GOAL:
Gather up the lines with the word "origin" in them.

----------------

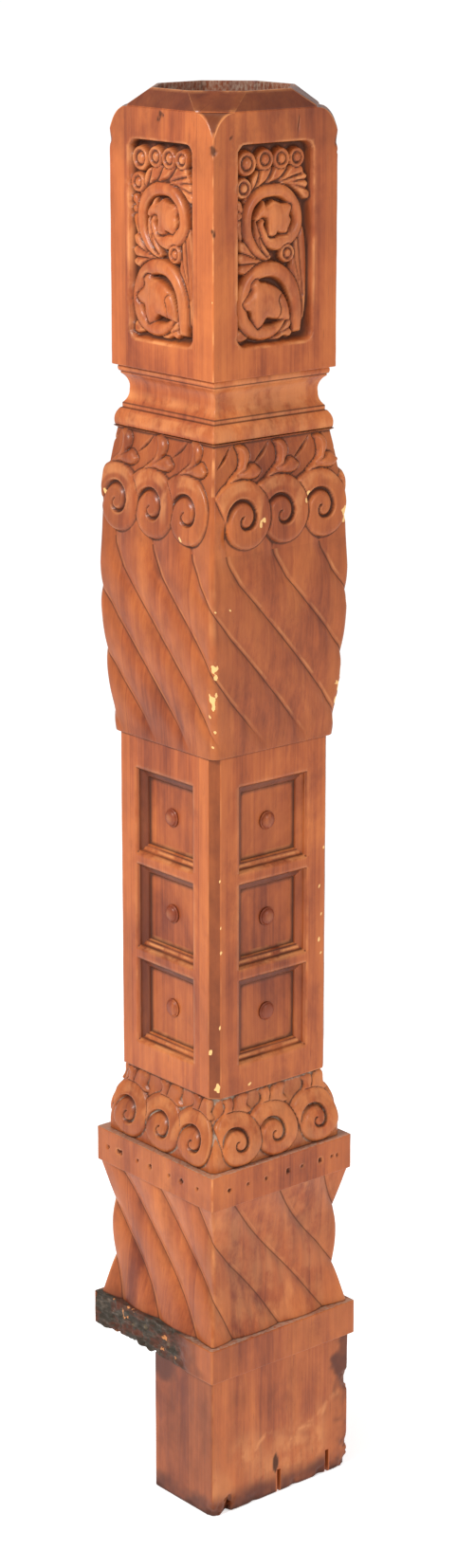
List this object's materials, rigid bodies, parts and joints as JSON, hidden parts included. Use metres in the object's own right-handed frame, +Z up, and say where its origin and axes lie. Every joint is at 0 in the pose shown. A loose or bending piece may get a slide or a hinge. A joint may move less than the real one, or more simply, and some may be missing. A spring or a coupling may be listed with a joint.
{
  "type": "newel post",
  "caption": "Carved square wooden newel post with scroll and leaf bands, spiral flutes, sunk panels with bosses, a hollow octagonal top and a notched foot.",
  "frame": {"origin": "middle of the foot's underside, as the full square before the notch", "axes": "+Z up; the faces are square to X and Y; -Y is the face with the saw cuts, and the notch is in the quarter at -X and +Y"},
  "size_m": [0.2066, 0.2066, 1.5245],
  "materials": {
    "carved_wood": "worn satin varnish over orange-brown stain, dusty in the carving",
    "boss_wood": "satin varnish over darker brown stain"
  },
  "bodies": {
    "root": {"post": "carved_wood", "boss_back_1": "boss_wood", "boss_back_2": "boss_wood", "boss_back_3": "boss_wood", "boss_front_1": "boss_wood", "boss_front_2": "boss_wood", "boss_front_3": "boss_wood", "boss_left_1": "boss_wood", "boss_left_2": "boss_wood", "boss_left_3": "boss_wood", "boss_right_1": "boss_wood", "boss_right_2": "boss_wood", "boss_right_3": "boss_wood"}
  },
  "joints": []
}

----------------

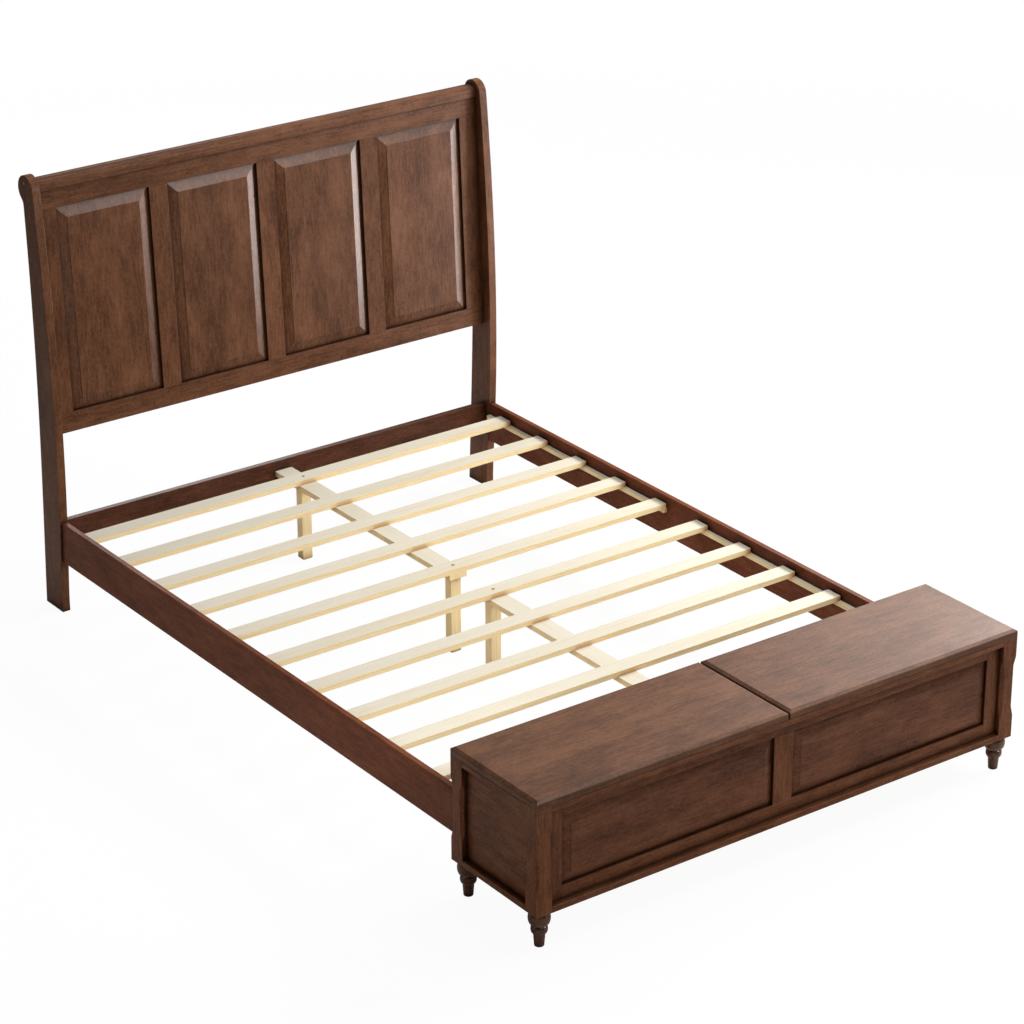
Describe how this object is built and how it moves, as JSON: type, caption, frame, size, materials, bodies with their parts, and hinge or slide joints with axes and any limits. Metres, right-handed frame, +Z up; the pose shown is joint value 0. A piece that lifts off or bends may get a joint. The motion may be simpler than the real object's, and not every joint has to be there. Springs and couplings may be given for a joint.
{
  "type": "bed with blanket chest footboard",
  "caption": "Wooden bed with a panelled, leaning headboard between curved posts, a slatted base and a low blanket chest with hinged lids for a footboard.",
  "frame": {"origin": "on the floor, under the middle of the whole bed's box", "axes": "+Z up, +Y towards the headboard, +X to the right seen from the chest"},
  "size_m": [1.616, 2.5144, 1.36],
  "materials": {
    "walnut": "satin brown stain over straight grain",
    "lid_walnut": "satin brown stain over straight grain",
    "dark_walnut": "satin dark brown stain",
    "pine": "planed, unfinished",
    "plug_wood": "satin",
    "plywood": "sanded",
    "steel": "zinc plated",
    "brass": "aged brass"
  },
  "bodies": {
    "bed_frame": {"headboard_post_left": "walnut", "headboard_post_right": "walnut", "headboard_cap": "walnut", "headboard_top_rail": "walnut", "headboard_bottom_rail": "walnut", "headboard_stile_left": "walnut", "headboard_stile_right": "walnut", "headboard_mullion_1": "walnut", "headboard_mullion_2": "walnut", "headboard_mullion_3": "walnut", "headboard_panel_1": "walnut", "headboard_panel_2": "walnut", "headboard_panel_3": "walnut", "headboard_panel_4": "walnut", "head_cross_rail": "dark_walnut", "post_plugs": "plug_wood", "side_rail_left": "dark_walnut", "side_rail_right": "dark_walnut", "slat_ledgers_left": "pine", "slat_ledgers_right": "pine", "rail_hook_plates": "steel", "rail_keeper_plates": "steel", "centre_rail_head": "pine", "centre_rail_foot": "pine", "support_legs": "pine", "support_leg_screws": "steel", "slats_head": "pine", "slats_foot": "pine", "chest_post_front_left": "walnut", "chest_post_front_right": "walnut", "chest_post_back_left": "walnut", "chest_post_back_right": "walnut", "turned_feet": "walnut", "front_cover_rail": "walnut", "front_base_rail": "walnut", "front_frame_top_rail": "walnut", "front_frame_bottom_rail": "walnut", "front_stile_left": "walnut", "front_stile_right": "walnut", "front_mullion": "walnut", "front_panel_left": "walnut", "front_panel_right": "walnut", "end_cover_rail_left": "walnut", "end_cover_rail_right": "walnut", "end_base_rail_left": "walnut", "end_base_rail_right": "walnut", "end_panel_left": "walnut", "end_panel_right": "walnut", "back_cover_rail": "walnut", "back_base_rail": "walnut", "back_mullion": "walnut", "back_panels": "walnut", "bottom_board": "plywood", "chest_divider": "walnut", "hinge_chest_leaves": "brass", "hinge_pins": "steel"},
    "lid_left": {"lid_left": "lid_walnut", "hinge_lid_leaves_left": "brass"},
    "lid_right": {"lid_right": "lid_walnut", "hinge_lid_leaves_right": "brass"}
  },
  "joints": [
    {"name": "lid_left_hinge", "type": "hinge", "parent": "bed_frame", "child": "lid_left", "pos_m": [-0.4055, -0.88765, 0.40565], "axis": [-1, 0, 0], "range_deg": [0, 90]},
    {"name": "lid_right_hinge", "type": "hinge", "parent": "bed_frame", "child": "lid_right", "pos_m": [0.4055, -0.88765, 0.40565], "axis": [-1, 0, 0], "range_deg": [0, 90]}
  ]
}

----------------

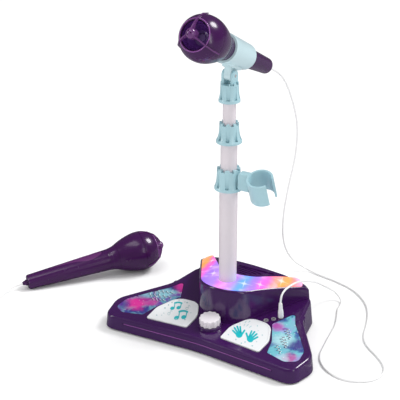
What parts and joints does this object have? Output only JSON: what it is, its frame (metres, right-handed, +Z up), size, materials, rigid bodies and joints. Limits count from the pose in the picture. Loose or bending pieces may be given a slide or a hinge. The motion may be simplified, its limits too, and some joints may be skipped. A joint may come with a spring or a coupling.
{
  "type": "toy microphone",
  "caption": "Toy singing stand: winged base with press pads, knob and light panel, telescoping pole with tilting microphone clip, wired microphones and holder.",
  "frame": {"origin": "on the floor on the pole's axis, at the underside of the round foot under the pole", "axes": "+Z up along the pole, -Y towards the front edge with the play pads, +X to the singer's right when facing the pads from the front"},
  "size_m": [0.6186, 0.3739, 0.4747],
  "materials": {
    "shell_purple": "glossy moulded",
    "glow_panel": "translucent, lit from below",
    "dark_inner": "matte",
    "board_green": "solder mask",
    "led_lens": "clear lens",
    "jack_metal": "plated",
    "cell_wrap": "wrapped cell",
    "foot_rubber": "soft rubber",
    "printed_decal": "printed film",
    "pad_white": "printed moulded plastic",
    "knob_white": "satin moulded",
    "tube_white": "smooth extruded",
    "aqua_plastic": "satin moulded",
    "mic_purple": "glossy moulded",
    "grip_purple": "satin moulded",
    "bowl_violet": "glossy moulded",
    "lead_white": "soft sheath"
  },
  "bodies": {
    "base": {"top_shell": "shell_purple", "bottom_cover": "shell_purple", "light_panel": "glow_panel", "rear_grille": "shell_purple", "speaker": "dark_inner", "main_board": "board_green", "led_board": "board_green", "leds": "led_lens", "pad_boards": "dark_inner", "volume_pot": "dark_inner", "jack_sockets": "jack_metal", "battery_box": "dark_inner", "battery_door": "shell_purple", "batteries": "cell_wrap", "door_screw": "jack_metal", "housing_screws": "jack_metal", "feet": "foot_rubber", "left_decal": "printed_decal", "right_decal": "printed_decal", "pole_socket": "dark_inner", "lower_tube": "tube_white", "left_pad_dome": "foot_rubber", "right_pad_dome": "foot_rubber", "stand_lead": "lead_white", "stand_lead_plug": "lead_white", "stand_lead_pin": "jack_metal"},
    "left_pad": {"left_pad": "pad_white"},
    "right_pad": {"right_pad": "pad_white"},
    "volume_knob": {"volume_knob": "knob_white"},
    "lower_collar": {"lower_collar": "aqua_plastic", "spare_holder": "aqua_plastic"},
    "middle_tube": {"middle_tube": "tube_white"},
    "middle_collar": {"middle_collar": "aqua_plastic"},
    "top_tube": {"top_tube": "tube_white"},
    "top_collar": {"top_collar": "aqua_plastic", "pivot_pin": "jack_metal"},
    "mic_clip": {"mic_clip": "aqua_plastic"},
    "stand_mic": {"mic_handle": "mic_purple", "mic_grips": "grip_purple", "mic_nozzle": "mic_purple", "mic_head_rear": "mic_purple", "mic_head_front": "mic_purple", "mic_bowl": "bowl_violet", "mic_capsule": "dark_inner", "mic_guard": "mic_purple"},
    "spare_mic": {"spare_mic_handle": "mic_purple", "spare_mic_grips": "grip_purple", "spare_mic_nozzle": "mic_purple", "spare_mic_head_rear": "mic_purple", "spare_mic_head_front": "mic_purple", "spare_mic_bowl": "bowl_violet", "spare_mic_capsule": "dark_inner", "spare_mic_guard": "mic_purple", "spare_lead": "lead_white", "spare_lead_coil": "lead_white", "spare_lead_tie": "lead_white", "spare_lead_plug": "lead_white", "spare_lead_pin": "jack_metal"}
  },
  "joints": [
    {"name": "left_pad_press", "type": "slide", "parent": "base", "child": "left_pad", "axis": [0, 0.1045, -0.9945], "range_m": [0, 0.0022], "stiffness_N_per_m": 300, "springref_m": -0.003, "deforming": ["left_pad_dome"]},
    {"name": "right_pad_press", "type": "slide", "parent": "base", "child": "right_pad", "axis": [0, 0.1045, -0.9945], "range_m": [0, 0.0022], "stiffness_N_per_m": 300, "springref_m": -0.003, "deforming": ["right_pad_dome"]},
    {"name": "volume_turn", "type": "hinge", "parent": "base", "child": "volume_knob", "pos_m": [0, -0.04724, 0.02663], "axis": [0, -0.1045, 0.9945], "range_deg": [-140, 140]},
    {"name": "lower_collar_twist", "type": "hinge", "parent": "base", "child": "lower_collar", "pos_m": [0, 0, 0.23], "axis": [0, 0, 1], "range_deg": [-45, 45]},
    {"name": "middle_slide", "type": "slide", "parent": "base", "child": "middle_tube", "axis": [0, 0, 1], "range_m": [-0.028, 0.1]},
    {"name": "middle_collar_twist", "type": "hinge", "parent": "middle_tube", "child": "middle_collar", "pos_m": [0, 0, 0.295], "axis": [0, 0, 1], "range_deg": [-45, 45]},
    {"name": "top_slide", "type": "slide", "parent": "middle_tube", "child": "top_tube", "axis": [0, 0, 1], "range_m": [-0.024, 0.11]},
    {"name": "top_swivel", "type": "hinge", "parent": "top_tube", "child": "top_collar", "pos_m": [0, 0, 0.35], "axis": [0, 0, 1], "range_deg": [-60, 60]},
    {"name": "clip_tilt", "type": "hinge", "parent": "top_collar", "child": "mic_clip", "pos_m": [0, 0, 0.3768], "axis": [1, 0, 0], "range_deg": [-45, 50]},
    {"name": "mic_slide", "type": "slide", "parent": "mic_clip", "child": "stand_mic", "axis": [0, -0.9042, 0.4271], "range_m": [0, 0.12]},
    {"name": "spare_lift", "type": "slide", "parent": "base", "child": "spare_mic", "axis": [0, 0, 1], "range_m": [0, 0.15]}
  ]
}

----------------

RESPONSE TO THE EXERCISE:
List this object's materials, rigid bodies, parts and joints as JSON, hidden parts included. Use metres in the object's own right-handed frame, +Z up, and say where its origin and axes lie. Every joint is at 0 in the pose shown. A loose or bending piece may get a slide or a hinge. A joint may move less than the real one, or more simply, and some may be missing. A spring or a coupling may be listed with a joint.
  "frame": {"origin": "middle of the foot's underside, as the full square before the notch", "axes": "+Z up; the faces are square to X and Y; -Y is the face with the saw cuts, and the notch is in the quarter at -X and +Y"},
  "frame": {"origin": "on the floor, under the middle of the whole bed's box", "axes": "+Z up, +Y towards the headboard, +X to the right seen from the chest"},
  "frame": {"origin": "on the floor on the pole's axis, at the underside of the round foot under the pole", "axes": "+Z up along the pole, -Y towards the front edge with the play pads, +X to the singer's right when facing the pads from the front"},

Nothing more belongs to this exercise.